TASK STATEMENT:
Repeat the line that contains "for corner_name, (side, end)", the line that contains "imported = [obj", and all lines between them, exactly and with no other lines.
** START SUPPLIED INFORMATION **
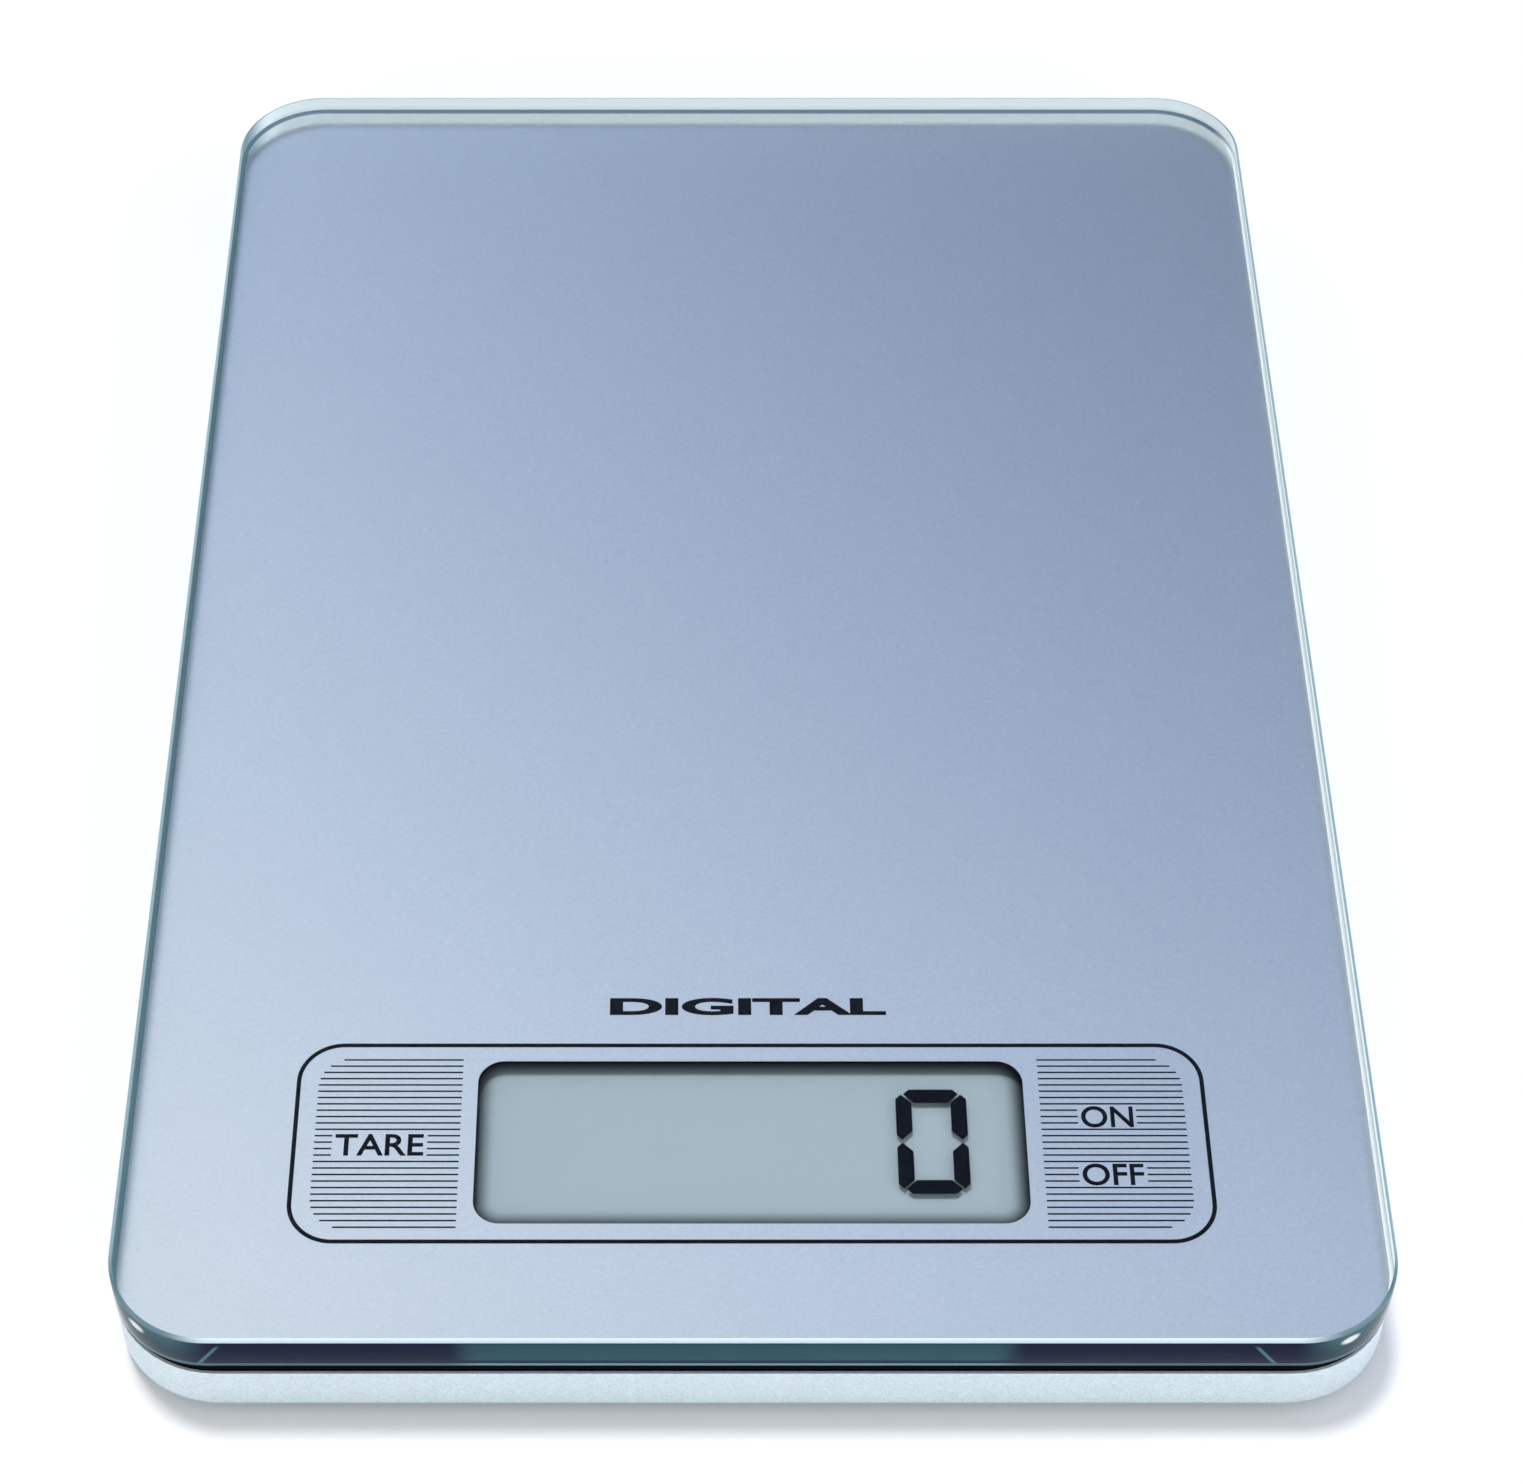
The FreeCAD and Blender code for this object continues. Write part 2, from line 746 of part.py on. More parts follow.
def load_cell_wires(side, end):
    """Three insulated wires from the sealant to the board."""
    start_x = side * (cell_x - gauge_width / 2)
    wires = []
    for lane in (-1, 0, 1):
        y = end * (cell_y - gauge_start - gauge_length / 2 + wire_pitch * lane)
        start = Vector(start_x, y, wire_z)
        if end < 0:
            run = Vector(side * (board_half_width - wire_landing) - start_x, 0, 0)
            wires.append(Part.makeCylinder(wire_radius, run.Length, start, run))
        else:
            lane_x = side * rear_wire_x(lane)
            corner = Vector(lane_x, y, wire_z)
            finish = Vector(lane_x, board_rear - wire_landing, wire_z)
            wires.append(tube([start, corner, finish], wire_bend + wire_pitch * lane, wire_radius))
    return Part.makeCompound(wires)


# --- screws and label ------------------------------------------------------------------------------
def housing_screws():
    screws = []
    head_bottom = base_bottom + screw_head_set_back
    head_top = head_bottom + screw_head_height
    slot_top = head_bottom + screw_slot_depth
    for x, y in screw_places:
        head = disc(screw_head_diameter, x, y, head_bottom, head_top)
        shank = disc(screw_diameter, x, y, head_top - merge, board_bottom + screw_bite)
        slots = [
            centred_block(screw_slot_length, screw_slot_width, x, y, head_bottom, slot_top),
            centred_block(screw_slot_width, screw_slot_length, x, y, head_bottom, slot_top),
        ]
        screws.append(cut_all(fuse_all(head, [shank]), slots))
    return Part.makeCompound(screws)


def pcb_screws():
    screws = []
    head_bottom = board_bottom - board_screw_head_height
    for x, y in board_screw_places:
        head = disc(board_screw_head, x, y, head_bottom, board_bottom)
        shank = disc(board_screw_diameter, x, y, board_bottom - merge, board_top + board_screw_bite)
        screws.append(fuse_all(head, [shank]))
    return Part.makeCompound(screws)


def rating_label():
    return rounded_block(label_width, label_length, label_corner, base_bottom - label_thickness,
                         base_bottom, 0.0, label_behind)


# --- write every sub-part --------------------------------------------------------------------------
nodes = {
    "glass_platform": glass_platform(),
    "backing_film": backing_film(),
    "platform_tape": platform_tape(),
    "lcd_gasket": lcd_gasket(),
    "carrier_frame": carrier_frame(),
    "base_shell": base_shell(),
    "battery_cell": battery_cell(),
    "battery_contact_negative": battery_contact_negative(),
    "battery_contact_positive": battery_contact_positive(),
    "battery_leads": battery_leads(),
    "battery_door": battery_door(),
    "battery_door_latch": battery_door_latch(),
    "lcd_cell": lcd_cell(),
    "lcd_reflector": lcd_reflector(),
    "lcd_bezel": lcd_bezel(),
    "lcd_zebra_strips": lcd_zebra_strips(),
    "pcb_main": pcb_main(),
    "pcb_chip": pcb_chip(),
    "pcb_components": pcb_components(),
    "touch_contact_tare": touch_contact(key_tare_x),
    "touch_contact_power": touch_contact(key_power_x),
    "unit_switch": unit_switch(),
    "unit_switch_plunger": unit_switch_plunger(),
    "unit_button": unit_button(),
    "housing_screws": housing_screws(),
    "pcb_screws": pcb_screws(),
    "rating_label": rating_label(),
}
corner_parts = {
    "load_cell_plate": load_cell_plate,
    "load_cell_potting": load_cell_potting,
    "load_cell_holder": load_cell_holder,
    "load_cell_wires": load_cell_wires,
    "foot": foot,
    "foot_pad": foot_pad,
    "foot_retainer": foot_retainer,
}
for corner_name, (side, end) in corners.items():
    for part_name, make_part in corner_parts.items():
        nodes[part_name + "_" + corner_name] = make_part(side, end)

os.makedirs("parts", exist_ok=True)
for node_name, shape in nodes.items():
    shape.exportStep("parts/" + node_name + ".step")
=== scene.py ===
import math

import bmesh
import bpy
from bpy.props import FloatProperty, FloatVectorProperty, IntProperty, PointerProperty, StringProperty
from bpy.types import Operator, Panel, PropertyGroup
from mathutils import Matrix, Vector


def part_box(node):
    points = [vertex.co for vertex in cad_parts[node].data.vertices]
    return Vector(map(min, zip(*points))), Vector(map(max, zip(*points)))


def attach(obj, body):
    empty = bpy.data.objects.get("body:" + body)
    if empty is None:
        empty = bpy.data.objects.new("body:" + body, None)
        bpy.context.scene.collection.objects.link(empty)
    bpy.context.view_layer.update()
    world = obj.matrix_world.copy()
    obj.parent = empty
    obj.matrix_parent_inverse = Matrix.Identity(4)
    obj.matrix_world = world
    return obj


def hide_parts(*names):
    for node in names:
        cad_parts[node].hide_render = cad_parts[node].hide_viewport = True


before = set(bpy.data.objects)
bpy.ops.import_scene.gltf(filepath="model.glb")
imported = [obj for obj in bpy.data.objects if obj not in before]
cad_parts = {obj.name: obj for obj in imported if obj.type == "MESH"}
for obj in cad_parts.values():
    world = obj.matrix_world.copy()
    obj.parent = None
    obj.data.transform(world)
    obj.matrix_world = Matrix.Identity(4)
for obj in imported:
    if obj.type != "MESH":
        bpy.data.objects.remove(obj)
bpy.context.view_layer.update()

bl_info = {
    "name": "Glass kitchen scale looks",
    "version": (1, 0, 0),
    "blender": (4, 5, 0),
    "location": "3D View > Sidebar > Kitchen Scale",
    "description": "Dresses the packed kitchen scale with its glass, printing, display and finishes",
    "category": "Object",
}

# --- places read from the frame --------------------------------------------------------------------
glass_low, glass_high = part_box("glass_platform")
film_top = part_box("backing_film")[1].z
display_low, display_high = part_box("lcd_cell")
door_low, door_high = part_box("battery_door")
label_low, label_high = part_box("rating_label")

display_middle = (display_low + display_high) / 2
label_middle = (label_low + label_high) / 2
CORNERS = ("front_left", "front_right", "rear_left", "rear_right")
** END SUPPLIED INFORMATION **
EXPECTED ANSWER:
for corner_name, (side, end) in corners.items():
    for part_name, make_part in corner_parts.items():
        nodes[part_name + "_" + corner_name] = make_part(side, end)

os.makedirs("parts", exist_ok=True)
for node_name, shape in nodes.items():
    shape.exportStep("parts/" + node_name + ".step")
=== scene.py ===
import math

import bmesh
import bpy
from bpy.props import FloatProperty, FloatVectorProperty, IntProperty, PointerProperty, StringProperty
from bpy.types import Operator, Panel, PropertyGroup
from mathutils import Matrix, Vector


def part_box(node):
    points = [vertex.co for vertex in cad_parts[node].data.vertices]
    return Vector(map(min, zip(*points))), Vector(map(max, zip(*points)))


def attach(obj, body):
    empty = bpy.data.objects.get("body:" + body)
    if empty is None:
        empty = bpy.data.objects.new("body:" + body, None)
        bpy.context.scene.collection.objects.link(empty)
    bpy.context.view_layer.update()
    world = obj.matrix_world.copy()
    obj.parent = empty
    obj.matrix_parent_inverse = Matrix.Identity(4)
    obj.matrix_world = world
    return obj


def hide_parts(*names):
    for node in names:
        cad_parts[node].hide_render = cad_parts[node].hide_viewport = True


before = set(bpy.data.objects)
bpy.ops.import_scene.gltf(filepath="model.glb")
imported = [obj for obj in bpy.data.objects if obj not in before]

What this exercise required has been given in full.